The play pushes forward, sometimes led by Richard Topol (Broadway’s Indecent) as Marcelle’s brother, who is basically our narrator and the one who puts forth that initial question. He doesn’t understand the impulse to leave, especially as he doesn’t hold tight to the religious beliefs that his sister does. His value system and his mistrust in Marcelle’s religious husband resonate but also remind us of people who tell others to not be so proud or showy of who you are. “Don’t dress that way, you’re drawing unneeded attention to yourself”. “Stay in the closet and stop causing trouble for yourself”. This is basically one of the ideas put forth for debate here. It’s a fascinating contradiction, that finds weight in its history. The writing does become slightly didactic at certain points with characters sounding more like professors than authentic family members under stress, but the overall outcome connects. Particularly so when the lineage connector, Pierre Saloman; Marcelle and Patrick’s elderly father, played beautifully by the engaging Pierre Epstein (Broadway’s Plenty – I believe, the first Broadway show I ever saw) steps onto the stage, holding hands with his younger self (Lusk) and completing the circle. The moment, gathered around that eternal piano unearths an emotional historical context that feels ever so real and historically heavy.
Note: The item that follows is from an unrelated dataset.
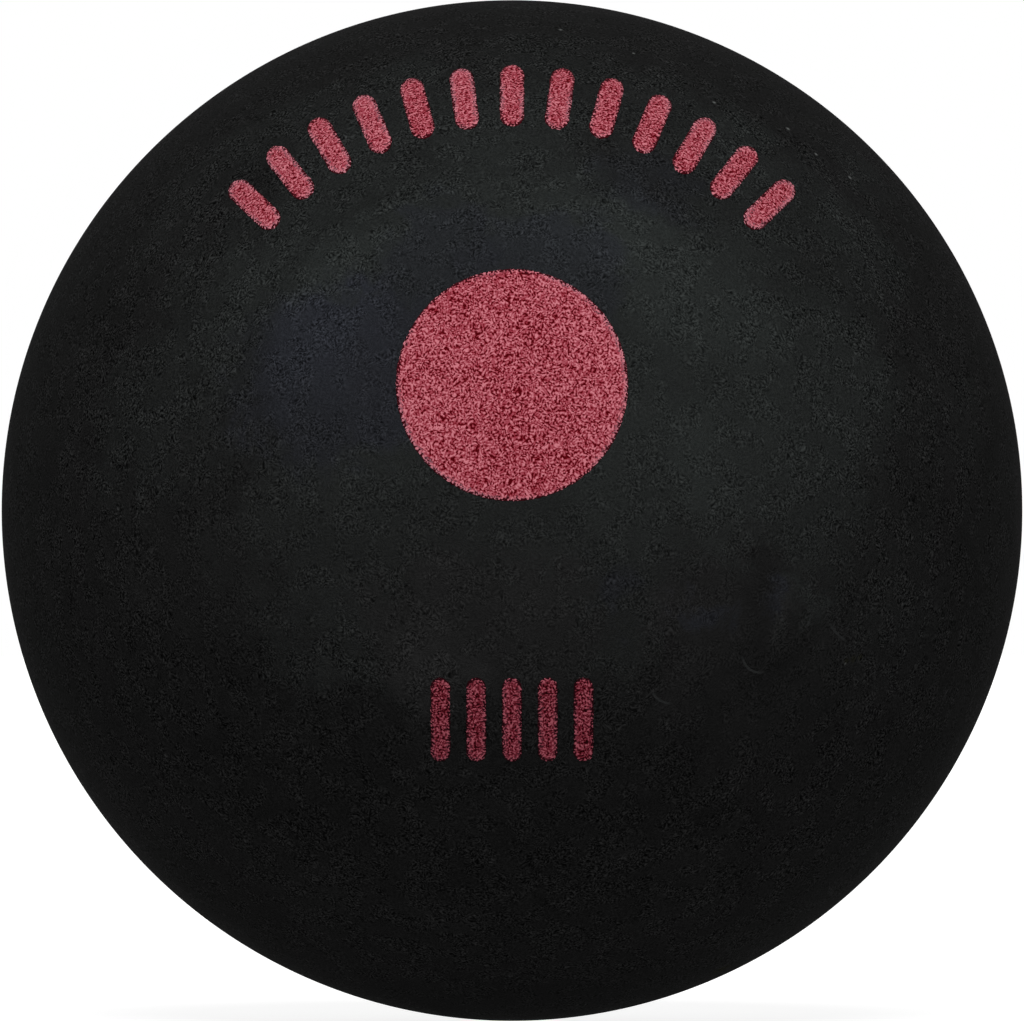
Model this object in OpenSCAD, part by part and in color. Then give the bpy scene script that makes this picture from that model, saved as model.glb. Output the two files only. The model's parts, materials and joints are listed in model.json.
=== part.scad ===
// Squash ball, improver grade: two moulded rubber half shells cemented rim to rim,
// with the marks that are pad printed on the front half.
//
// Origin at the ball's centre. +Z is up, the print faces -Y and the seam lies in the XZ plane.
// All lengths are in millimetres.

/* [Ball] */
// Outside diameter of the finished ball
ball_d = 42.4; // [40:0.1:45]
// Thickness of the rubber wall
wall = 4.4; // [3.6:0.1:5.2]

/* [Seam] */
// Thickness of the cement film between the two rims
cement_t = 0.2; // [0.1:0.05:0.4]
// Width of the bevel buffed on the inner edge of each rim
rim_bevel = 0.7; // [0.4:0.05:1]
// How far the squeezed-out cement stands into the ball
bead_h = 0.35; // [0.2:0.05:0.5]

/* [Print] */
// Thickness of the ink film
ink_t = 0.04; // [0.03:0.01:0.08]
// Diameter of the speed dot
dot_d = 9.4; // [6:0.1:11]
// Width of a bar in the arched row
arch_bar_w = 1; // [0.6:0.05:1.2]
// Length of a bar in the arched row
arch_bar_l = 2.6; // [1.6:0.1:3]
// Number of bars in the arched row
arch_bars_n = 13; // [5:1:15]
// Angle that the arched row covers
arch_span = 92; // [60:1:110]
// Width of a bar in the lower row
low_bar_w = 0.8; // [0.5:0.05:1]
// Length of a bar in the lower row
low_bar_l = 3.4; // [2:0.1:4]
// Distance between neighbouring bars in the lower row
low_pitch = 1.45; // [1.2:0.05:1.8]
// Number of bars in the lower row
low_bars_n = 5; // [1:2:5]

/* [Hidden] */
$fn = 128;

// Overrun of every cutting body past the face that it cuts
over = 0.5;

ball_r = ball_d / 2;
cavity_r = ball_r - wall;
// Each rim stands back from the seam plane by half of the cement film
rim_z = cement_t / 2;
// Radius of the cavity's mouth, in the plane of the rim
mouth_r = sqrt(pow(cavity_r, 2) - pow(rim_z, 2));
// The bead spans both bevels, and its face is an arc through their feet that stands in by bead_h
bead_half = rim_z + rim_bevel;
bead_foot_r = sqrt(pow(cavity_r, 2) - pow(bead_half, 2));
bead_r = (pow(bead_half, 2) + pow(bead_h, 2)) / (2 * bead_h);

// Places of the print on the front half, as shares of the ball's radius from its centre
arch_centre_share = 0.11;
arch_radius_share = 0.69;
dot_centre_share = 0.24;
low_row_share = -0.4;

// One moulded half, pole up and rim down, with its rim parallel to the seam plane
module half_shell() {
    difference() {
        sphere(r = ball_r);
        sphere(r = cavity_r);
        translate([0, 0, rim_z - ball_d])
            cylinder(h = ball_d, r = ball_r + over);
        rim_bevel_cut();
    }
}

// The cone that buffs the bevel on a rim's inner edge, run on past the rim's plane
module rim_bevel_cut() {
    slope = (mouth_r + rim_bevel - bead_foot_r) / rim_bevel;
    translate([0, 0, rim_z - over])
        cylinder(
            h = rim_bevel + over,
            r1 = mouth_r + rim_bevel + slope * over,
            r2 = bead_foot_r
        );
}

// Section of the cement, right of the ball's axis: the film between the rims and the bead in the bevels
module cement_section() {
    translate([mouth_r + rim_bevel, -rim_z])
        square([wall - rim_bevel + over, cement_t]);
    polygon([
        [bead_foot_r, -bead_half],
        [mouth_r + rim_bevel, -rim_z],
        [mouth_r + rim_bevel, rim_z],
        [bead_foot_r, bead_half]
    ]);
    intersection() {
        translate([bead_foot_r - bead_h + bead_r, 0])
            circle(r = bead_r);
        translate([bead_foot_r - bead_h, -bead_half])
            square([bead_h, 2 * bead_half]);
    }
}

// A film of ink that lies on the front of the ball, in the outline of its flat children
module ink_film() {
    intersection() {
        difference() {
            sphere(r = ball_r + ink_t);
            sphere(r = ball_r);
        }
        rotate([90, 0, 0])
            linear_extrude(height = ball_r + ink_t + over)
                children();
    }
}

// A printed bar with round ends, upright and centred
module bar(width, length) {
    end_offset = (length - width) / 2;
    square([width, 2 * end_offset], center = true);
    for (side = [-1, 1])
        translate([0, side * end_offset])
            circle(d = width);
}

module front_half_shell() {
    color([0.12, 0.13, 0.13])
        rotate([90, 0, 0])
            half_shell();
}

module rear_half_shell() {
    color([0.12, 0.13, 0.13])
        rotate([-90, 0, 0])
            half_shell();
}

module seam_cement() {
    color([0.2, 0.19, 0.18])
        rotate([90, 0, 0])
            intersection() {
                rotate_extrude()
                    cement_section();
                sphere(r = ball_r);
            }
}

module speed_dot() {
    color([0.69, 0.27, 0.33])
        ink_film()
            translate([0, dot_centre_share * ball_r])
                circle(d = dot_d);
}

module arched_bars() {
    color([0.69, 0.27, 0.33])
        ink_film()
            translate([0, arch_centre_share * ball_r])
                for (i = [0 : arch_bars_n - 1])
                    rotate(arch_span * (0.5 - i / (arch_bars_n - 1)))
                        translate([0, arch_radius_share * ball_r])
                            bar(arch_bar_w, arch_bar_l);
}

module lower_bars() {
    color([0.69, 0.27, 0.33])
        ink_film()
            for (i = [0 : low_bars_n - 1])
                translate([low_pitch * (i - (low_bars_n - 1) / 2), low_row_share * ball_r])
                    bar(low_bar_w, low_bar_l);
}

front_half_shell();
rear_half_shell();
seam_cement();
speed_dot();
arched_bars();
lower_bars();
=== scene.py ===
"""Squash ball: two buffed rubber half shells, the cement that joins them and the prints on the front half.

All lengths are in metres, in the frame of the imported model. The origin is the ball's centre, +Z is up, the
print faces -Y and the seam lies in the XZ plane. The finishes count in millimetres, and so does any value
whose name ends in mm.
"""

from __future__ import annotations

import json
import logging
import math
from collections.abc import Callable, Iterator
from contextlib import contextmanager
from dataclasses import dataclass
from enum import Enum
from itertools import chain

import bmesh
import bpy
from mathutils import Matrix, Vector

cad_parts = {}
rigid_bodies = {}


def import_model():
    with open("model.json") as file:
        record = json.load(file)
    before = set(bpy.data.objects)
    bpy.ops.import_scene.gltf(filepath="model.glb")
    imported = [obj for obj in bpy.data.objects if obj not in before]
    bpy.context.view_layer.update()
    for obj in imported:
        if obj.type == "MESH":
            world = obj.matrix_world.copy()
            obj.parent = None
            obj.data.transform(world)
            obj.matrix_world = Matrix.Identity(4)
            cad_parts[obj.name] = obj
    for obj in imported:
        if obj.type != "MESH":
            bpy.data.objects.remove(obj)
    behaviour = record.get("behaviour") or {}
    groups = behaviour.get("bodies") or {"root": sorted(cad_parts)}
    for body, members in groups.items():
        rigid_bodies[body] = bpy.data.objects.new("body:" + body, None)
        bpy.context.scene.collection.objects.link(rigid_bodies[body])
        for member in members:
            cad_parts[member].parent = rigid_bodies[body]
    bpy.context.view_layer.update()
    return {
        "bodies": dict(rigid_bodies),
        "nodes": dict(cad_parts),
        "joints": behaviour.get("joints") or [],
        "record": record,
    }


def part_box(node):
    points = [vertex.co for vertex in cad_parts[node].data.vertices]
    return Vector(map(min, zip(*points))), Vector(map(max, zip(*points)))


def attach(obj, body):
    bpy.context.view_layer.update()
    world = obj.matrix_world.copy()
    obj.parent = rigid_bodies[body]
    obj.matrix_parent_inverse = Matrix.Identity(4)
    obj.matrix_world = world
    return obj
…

Harmon and Cromer work some theatrical magic together, navigating a delicate balance between time frames and the people within, with the actors delineating themselves beautifully. The actors speak English throughout, even though we understand that they are actually speaking French to one another. Ranson as the American Molly does a beautiful job finding her way through, giving the impression of an English person trying to speak French, and not always getting it right or as smooth as she wanted. The attention to such details is just one of the many reasons Prayer for the French Republic delivers the weight of history so engagingly, pulling apart the chaotic and frightening world, and giving us a framework to hopefully unpack its density with a bit more love, care, and insight.